Yin, Wen-Ting; Shi, Rui; Li, Shi-Jia; Ma, Xue-Ting; Wang, Xue-de; Wang, An-Na.
Afiliación
  • Yin WT; College of Food Science and Technology, Henan University of Technology, Zhengzhou, China.
  • Shi R; Institute of Special Oilseed Processing and Technology, College of Food Science and Technology, Henan University of Technology, Zhengzhou, China.
  • Li SJ; College of Food Science and Technology, Henan University of Technology, Zhengzhou, China.
  • Ma XT; College of Food Science and Technology, Henan University of Technology, Zhengzhou, China.
  • Wang XD; College of Food Science and Technology, Henan University of Technology, Zhengzhou, China.
  • Wang AN; College of Food Science and Technology, Henan University of Technology, Zhengzhou, China.
J Food Sci ; 87(2): 699-713, 2022 Feb.
Article en En | MEDLINE | ID: mdl-35048369
ABSTRACT
This study investigated the changes in aroma composition and perception of sunflower oils induced by seed roasting using sensory-oriented flavor analysis.

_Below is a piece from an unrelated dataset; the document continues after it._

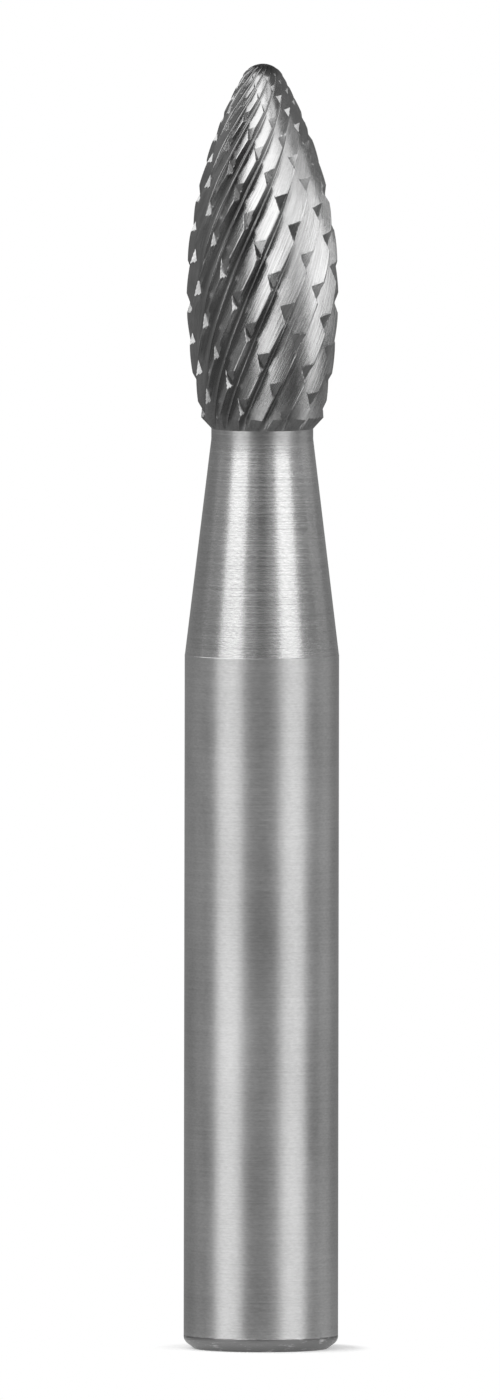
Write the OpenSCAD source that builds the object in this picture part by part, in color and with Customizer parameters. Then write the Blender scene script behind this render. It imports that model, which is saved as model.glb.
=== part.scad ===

Volatile compounds were extracted by solvent-assisted flavor evaporation and headspace solid-phase microextraction. Odorants were characterized by gas chromatography-olfactometry-mass spectrometry and aroma extract dilution analysis. The cold-pressed and roasted sunflower oils contained 13 and 50 odorants, respectively, with the flavor dilution factors between 1 and 256. Fifty-six odorants were newly identified in sunflower oils. Quantification of 26 important odorants by the external standard method revealed apparent changes induced by seed roasting in loss of terpenes, formation of Maillard reaction products, and the increase in lipid oxidation products. The most important odorants (odor active values, OAVs = 1-1857) in the cold-pressed sunflower oil included α-pinene (11,145 µg/kg), ß-pinene (4068 µg/kg), linalool (56 µg/kg), hexanal (541 µg/kg), octanal (125 µg/kg), α-phellandrene (36 µg/kg), and (E)-2-octenal (69 µg/kg), contributing to the raw sunflower seed, woody, green, earthy, and sweet aromas of the oil. The most important contributors (OAVs = 1-884) to the roasted, smoky, and burnt aromas of the roasted sunflower oil were 2- and 3-methylbutanal (6726 and 714 µg/kg), 2,6-dimethylpyrazine (2329 µg/kg), 2,5-dimethylpyrazine (12,228 µg/kg), 2,3-dimethylpyrazine (238 µg/kg), 2,3-pentanedione (1456 µg/kg), 2-pentylfuran (1332 µg/kg), 2,3-dimethyl-5-ethylpyrazine (213 µg/kg), and 1-pentanol (693 µg/kg). Aroma recombination of the key odorants in odorless sunflower oil adequately mimicked the general aroma profiles of sunflower oils. This study provides an important foundation for understanding the relationship between oil processing and aroma molecules of sunflower oils. PRACTICAL APPLICATION The clear changes observed in the composition and concentrations of key aroma compounds explained the changes in sensory characteristics of sunflower seed oils induced by seed roasting on a molecular basis. Characterizing the key aroma-active composition of sunflower oil and investigating its relationship with oil processing could provide important practical applications for the sunflower oil industry in flavor regulation, quality control, product development, and process optimization.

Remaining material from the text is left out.